COLLECTED MATERIAL:
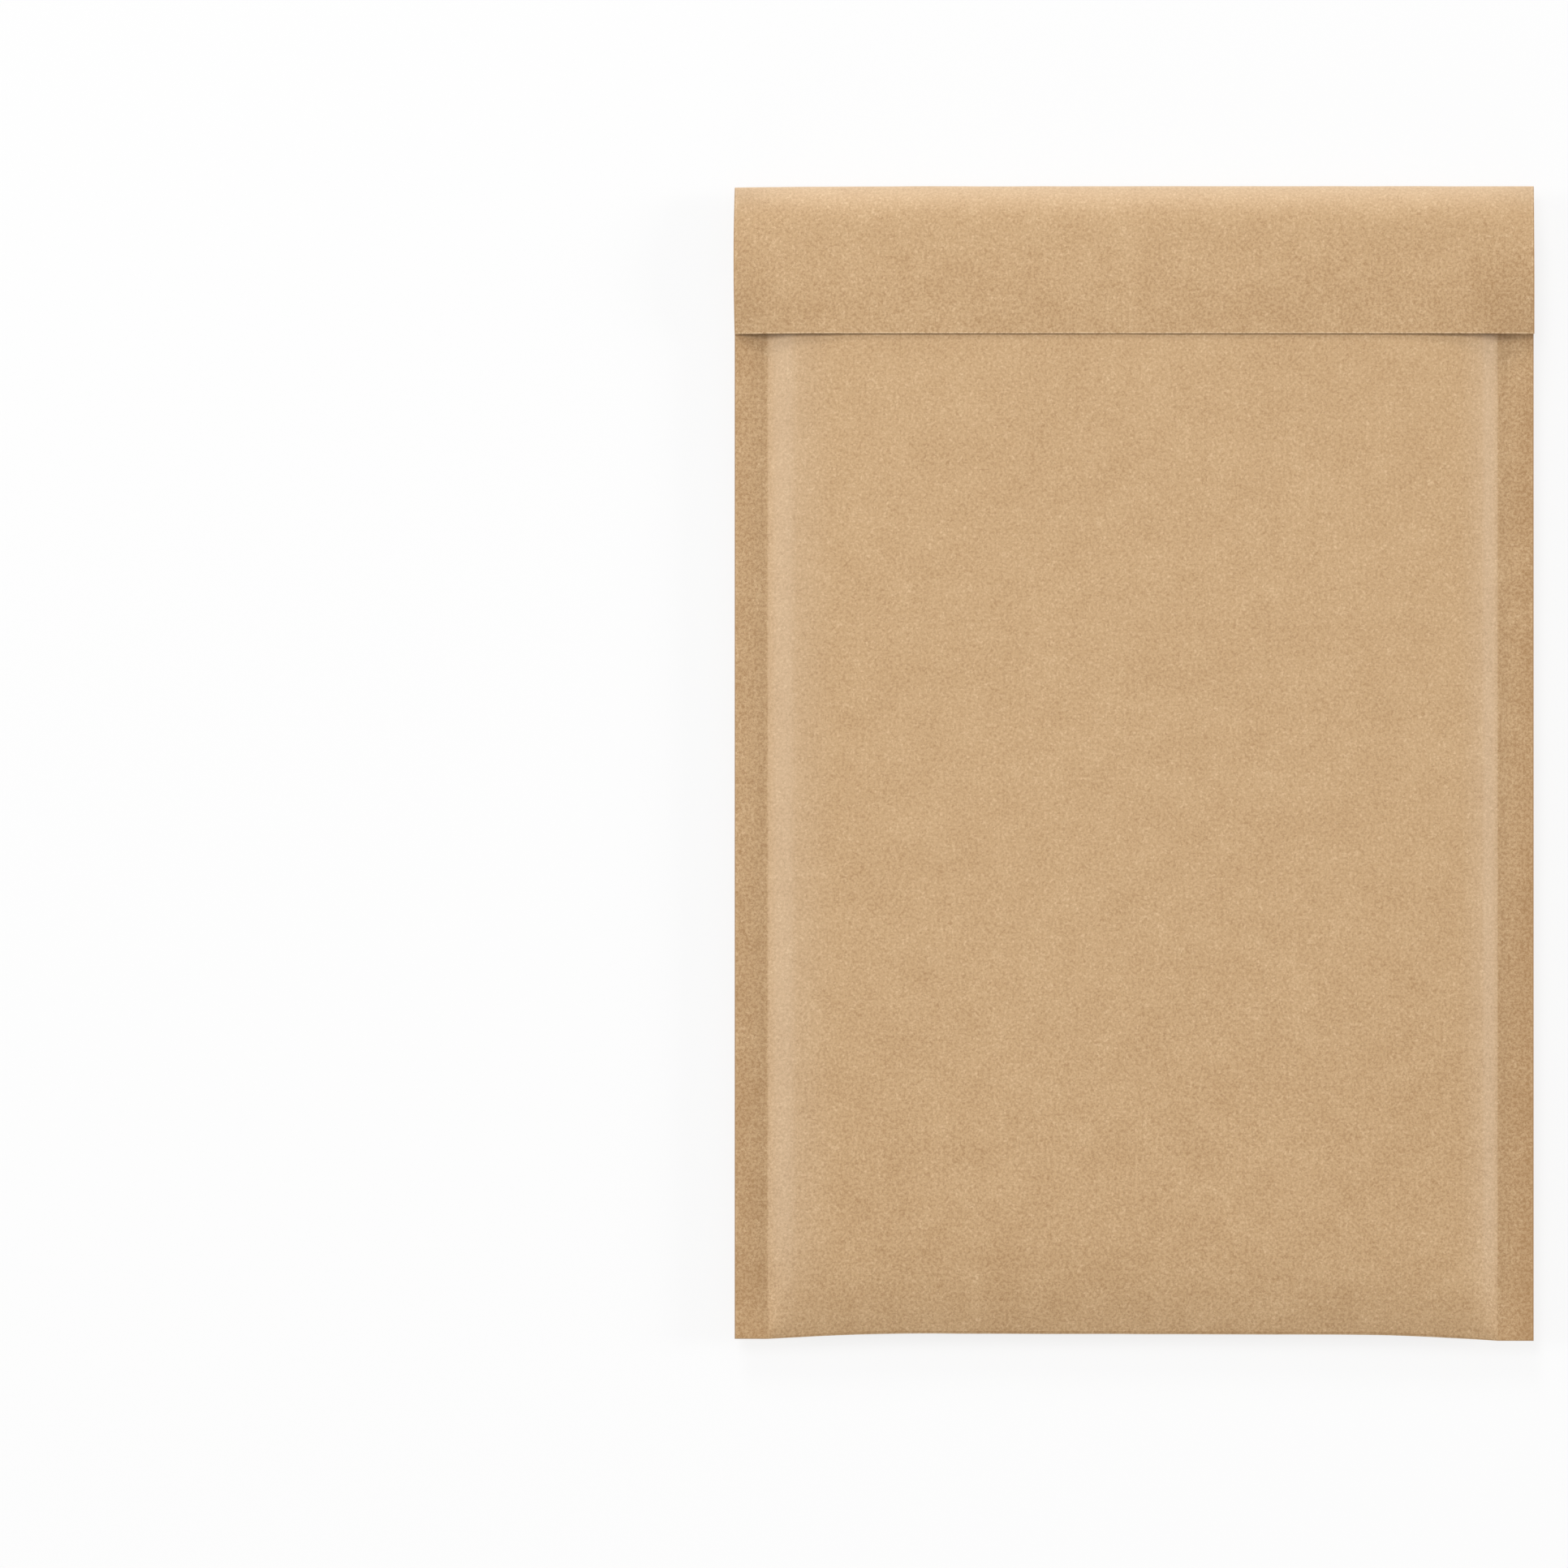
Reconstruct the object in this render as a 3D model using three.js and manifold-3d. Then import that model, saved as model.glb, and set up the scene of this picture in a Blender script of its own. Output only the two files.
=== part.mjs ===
// A padded envelope of brown kraft paper, lying on its back with the flap folded over its front.
// One sheet of paper makes the front, the back and the flap. It is folded at the bottom, sealed
// along both sides and lined with bubble film. Under the flap are the glue and its release liner.
// Millimetres, +Z up, +Y towards the folded top, origin on the surface below the middle.
import * as THREE from "three";
import { mergeVertices } from "three/addons/utils/BufferGeometryUtils.js";
import Module from "manifold-3d";

const wasm = await Module();
wasm.setup();

// Whole envelope
const width = 240;
const length = 346.5;
const bodyThickness = 12;
const fitGap = 0.25; // air between two pieces that lie on each other

// Paper
const paperThickness = 0.25;
const seamLeft = 9.9; // sealed strip along the left side
const seamRight = 10.8;
const seamFilm = 0.1; // crushed film between the two plies of a seam
const weldBite = 0.05; // how deep that film is fused into each ply

// Padded shape
const shoulderRun = 10; // across, from a seam up to the flat of the pad
const shoulderPower = 2.5;
const bottomTaper = 30; // along, from the bottom edge to the flat of the pad
const bottomPower = 2.2;
const noseRun = 2.5; // the blunt end of the pad at the bottom fold
const noseHalf = 2.3;
const bottomRise = 1.9; // how far the padding draws the bottom edge up between the seams
const bottomRiseRun = 37;
const topTaper = 51; // where the pad starts to thin, below the folded top
const mouthSetback = 17; // top edge of the front panel, below the folded top
const mouthDrop = 1.3; // how much lower each panel is at the mouth
const mouthPower = 1.6;

// Flap
const flapLength = 44;
const flapBulge = 0.4; // the flap's sides bow out by this much
const foldRadius = 2.2; // of the bend at the top, over the pad
const foldSideRadius = 0.7; // and at its two ends
const foldBackAngle = 75; // degrees of bend behind the tip of the fold
const foldFrontAngle = 60; // and in front of it
const flapCrest = 27; // highest line of the flap, below the folded top
const flapPower = 4;
const drapePower = 2.2; // how the flap falls off the pad to its two sides

// Lining
const liningThickness = 4.2; // bubble film, one ply
const liningSideGap = 2; // from a seam to the edge of the uncrushed film
const liningShift = 0.6; // sideways clearance on the slope of the shoulder
const liningSetback = 6; // top edge of the lining, below the mouth
const liningEdge = 0.2; // half of the film's thinnest edge
const pocketSideGap = 5.5; // from a seam to where the two plies of film meet
const pocketBottomGap = 13; // and from the bottom edge
const pocketEdge = 0.1; // half of the pocket's height where it starts

// Glue and its cover
const adhesiveThickness = 0.2;
const adhesiveWidth = 14;
const linerThickness = 0.15;
const linerWidth = 18;
const linerInset = 8; // from the flap's free edge
const adhesiveInset = linerInset + (linerWidth - adhesiveWidth) / 2;

// How finely the sheets are divided
const shoulderShares = [0, 0.1, 0.22, 0.38, 0.6, 0.8, 1];
const riseShares = [0.5, 0.75, 1];
const bottomShares = [0, 0.12, 0.28, 0.48, 0.72, 1];
const flapShares = [0, 0.05, 0.1, 0.16, 0.23, 0.31, 0.4, 0.5, 0.61, 0.72, 0.82, 0.92, 1];
const filmShares = [0, 0.12, 0.3, 0.52, 0.78, 1.1];
const pocketShares = [0, 0.35, 1];
const pocketEndShares = [0, 0.3, 0.6];
const liningNoseShares = [0.15, 0.4, 0.7, 1];
const topSteps = 4;
const noseSteps = 4;
const foldSteps = 7;
const stripSteps = 6;

// Worked out from those
const halfWidth = width / 2;
const seamPlane = bodyThickness / 2;
const halfPaper = paperThickness / 2;
const plyHalf = seamFilm / 2 + halfPaper; // middle of a sealed ply, from the seam plane
const padRise = bodyThickness / 2 - halfPaper - plyHalf;
const topY = length / 2;
const bottomY = -length / 2;
const mouthY = topY - mouthSetback;
const taperY = topY - topTaper;
const flatStartY = bottomY + bottomTaper;
const liningTopY = mouthY - liningSetback;
const foldTipY = topY - halfPaper;
const freeEdgeY = topY - flapLength;
const seamHalf = seamFilm / 2 + paperThickness;
const stripStack = adhesiveThickness + linerThickness + 3 * fitGap;
const flapOver = (surface) => ({
  crest: surface + stripStack + halfPaper,
  free: surface + fitGap + halfPaper,
});
const flapMiddle = flapOver(bodyThickness / 2);
const flapSide = flapOver(seamHalf);

const mix = (a, b, t) => a + (b - a) * t;
const clamp01 = (t) => Math.min(Math.max(t, 0), 1);
const easeOut = (t, power) => 1 - (1 - clamp01(t)) ** power;
const steps = (from, to, count) => Array.from({ length: count + 1 }, (_, i) => mix(from, to, i / count));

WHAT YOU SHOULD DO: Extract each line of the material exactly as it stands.

FINAL RESULT:
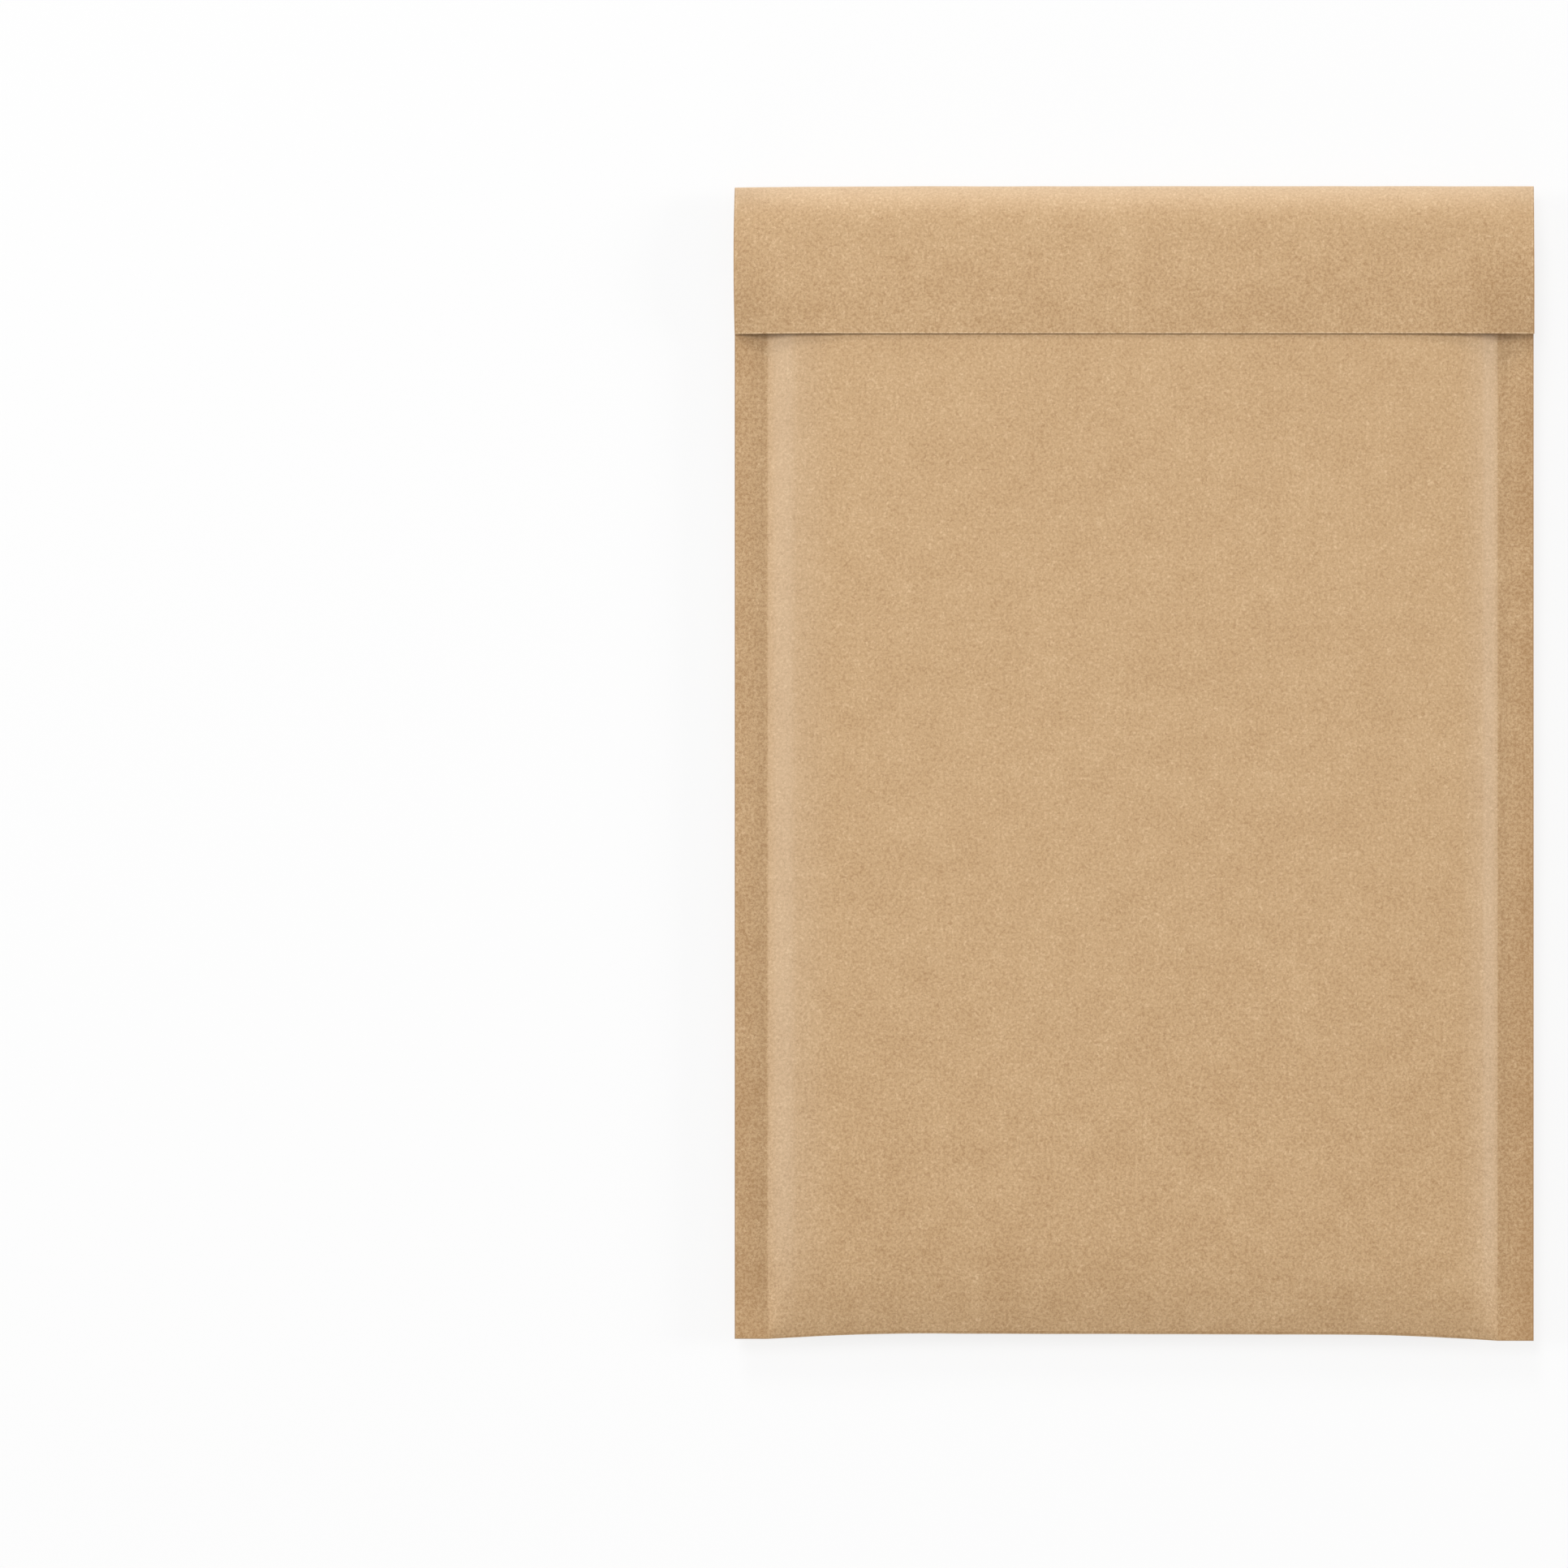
Reconstruct the object in this render as a 3D model using three.js and manifold-3d. Then import that model, saved as model.glb, and set up the scene of this picture in a Blender script of its own. Output only the two files.
=== part.mjs ===
// A padded envelope of brown kraft paper, lying on its back with the flap folded over its front.
// One sheet of paper makes the front, the back and the flap. It is folded at the bottom, sealed
// along both sides and lined with bubble film. Under the flap are the glue and its release liner.
// Millimetres, +Z up, +Y towards the folded top, origin on the surface below the middle.
import * as THREE from "three";
import { mergeVertices } from "three/addons/utils/BufferGeometryUtils.js";
import Module from "manifold-3d";

const wasm = await Module();
wasm.setup();

// Whole envelope
const width = 240;
const length = 346.5;
const bodyThickness = 12;
const fitGap = 0.25; // air between two pieces that lie on each other

// Paper
const paperThickness = 0.25;
const seamLeft = 9.9; // sealed strip along the left side
const seamRight = 10.8;
const seamFilm = 0.1; // crushed film between the two plies of a seam
const weldBite = 0.05; // how deep that film is fused into each ply

// Padded shape
const shoulderRun = 10; // across, from a seam up to the flat of the pad
const shoulderPower = 2.5;
const bottomTaper = 30; // along, from the bottom edge to the flat of the pad
const bottomPower = 2.2;
const noseRun = 2.5; // the blunt end of the pad at the bottom fold
const noseHalf = 2.3;
const bottomRise = 1.9; // how far the padding draws the bottom edge up between the seams
const bottomRiseRun = 37;
const topTaper = 51; // where the pad starts to thin, below the folded top
const mouthSetback = 17; // top edge of the front panel, below the folded top
const mouthDrop = 1.3; // how much lower each panel is at the mouth
const mouthPower = 1.6;

// Flap
const flapLength = 44;
const flapBulge = 0.4; // the flap's sides bow out by this much
const foldRadius = 2.2; // of the bend at the top, over the pad
const foldSideRadius = 0.7; // and at its two ends
const foldBackAngle = 75; // degrees of bend behind the tip of the fold
const foldFrontAngle = 60; // and in front of it
const flapCrest = 27; // highest line of the flap, below the folded top
const flapPower = 4;
const drapePower = 2.2; // how the flap falls off the pad to its two sides

// Lining
const liningThickness = 4.2; // bubble film, one ply
const liningSideGap = 2; // from a seam to the edge of the uncrushed film
const liningShift = 0.6; // sideways clearance on the slope of the shoulder
const liningSetback = 6; // top edge of the lining, below the mouth
const liningEdge = 0.2; // half of the film's thinnest edge
const pocketSideGap = 5.5; // from a seam to where the two plies of film meet
const pocketBottomGap = 13; // and from the bottom edge
const pocketEdge = 0.1; // half of the pocket's height where it starts

// Glue and its cover
const adhesiveThickness = 0.2;
const adhesiveWidth = 14;
const linerThickness = 0.15;
const linerWidth = 18;
const linerInset = 8; // from the flap's free edge
const adhesiveInset = linerInset + (linerWidth - adhesiveWidth) / 2;

// How finely the sheets are divided
const shoulderShares = [0, 0.1, 0.22, 0.38, 0.6, 0.8, 1];
const riseShares = [0.5, 0.75, 1];
const bottomShares = [0, 0.12, 0.28, 0.48, 0.72, 1];
const flapShares = [0, 0.05, 0.1, 0.16, 0.23, 0.31, 0.4, 0.5, 0.61, 0.72, 0.82, 0.92, 1];
const filmShares = [0, 0.12, 0.3, 0.52, 0.78, 1.1];
const pocketShares = [0, 0.35, 1];
const pocketEndShares = [0, 0.3, 0.6];
const liningNoseShares = [0.15, 0.4, 0.7, 1];
const topSteps = 4;
const noseSteps = 4;
const foldSteps = 7;
const stripSteps = 6;

// Worked out from those
const halfWidth = width / 2;
const seamPlane = bodyThickness / 2;
const halfPaper = paperThickness / 2;
const plyHalf = seamFilm / 2 + halfPaper; // middle of a sealed ply, from the seam plane
const padRise = bodyThickness / 2 - halfPaper - plyHalf;
const topY = length / 2;
const bottomY = -length / 2;
const mouthY = topY - mouthSetback;
const taperY = topY - topTaper;
const flatStartY = bottomY + bottomTaper;
const liningTopY = mouthY - liningSetback;
const foldTipY = topY - halfPaper;
const freeEdgeY = topY - flapLength;
const seamHalf = seamFilm / 2 + paperThickness;
const stripStack = adhesiveThickness + linerThickness + 3 * fitGap;
const flapOver = (surface) => ({
  crest: surface + stripStack + halfPaper,
  free: surface + fitGap + halfPaper,
});
const flapMiddle = flapOver(bodyThickness / 2);
const flapSide = flapOver(seamHalf);

const mix = (a, b, t) => a + (b - a) * t;
const clamp01 = (t) => Math.min(Math.max(t, 0), 1);
const easeOut = (t, power) => 1 - (1 - clamp01(t)) ** power;
const steps = (from, to, count) => Array.from({ length: count + 1 }, (_, i) => mix(from, to, i / count));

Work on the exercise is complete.